The first main reason to modify the Python code is that you want to change what the default values are for file names, sponsor names, etc. and you’d prefer not to have to do this every time you run the program. If you’re comfortable with Python (it’s actually not that difficult, and totally worth learning) open up the program “CF_SpreadsheetReader.py” and scroll to near the bottom (around line 670). Inside the main function you’ll find the runtime argument/option definitions and will note the default values specified as well. Change these to whatever you need them to be and you won’t have to specify them at run time.
The other main reason for modifying the Python code is if, say, the directory is stable but you want to keep updating the webpage or the binder covers. In this case you can comment out (#) the lines that result in the compilation of the directory (around line 790 you’ll find 4 lines that do sequentially the 4 things noted in the section on running the tool).
This is a bit trickier, and should only be done once you’re reasonably certain that the underlying data is stable.
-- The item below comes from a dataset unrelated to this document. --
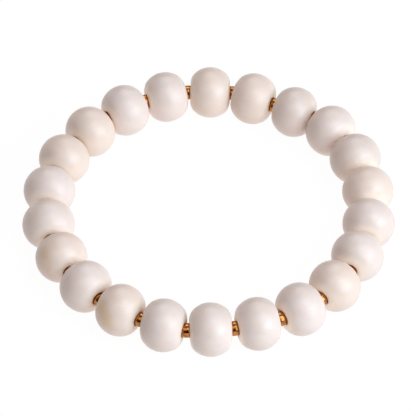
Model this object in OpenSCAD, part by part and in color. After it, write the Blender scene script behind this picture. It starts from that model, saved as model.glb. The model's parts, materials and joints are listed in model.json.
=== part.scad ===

The reason is that anything you change manually in the LaTeX code (apart from the parts in the static files noted previously) will be blown away the next time you run the program. The only things that should really be handled here are matters of scaling and spacing that didn’t work well when it ran. If you’re not familiar with LaTeX and how to fix scaling or spacing, it’s a bit beyond the scope here, but almost any grad student could help you out. That failing, google “how to resize images in latex” or “how to add (remove) vertical space in latex”. Stackoverflow is a wonderful resource.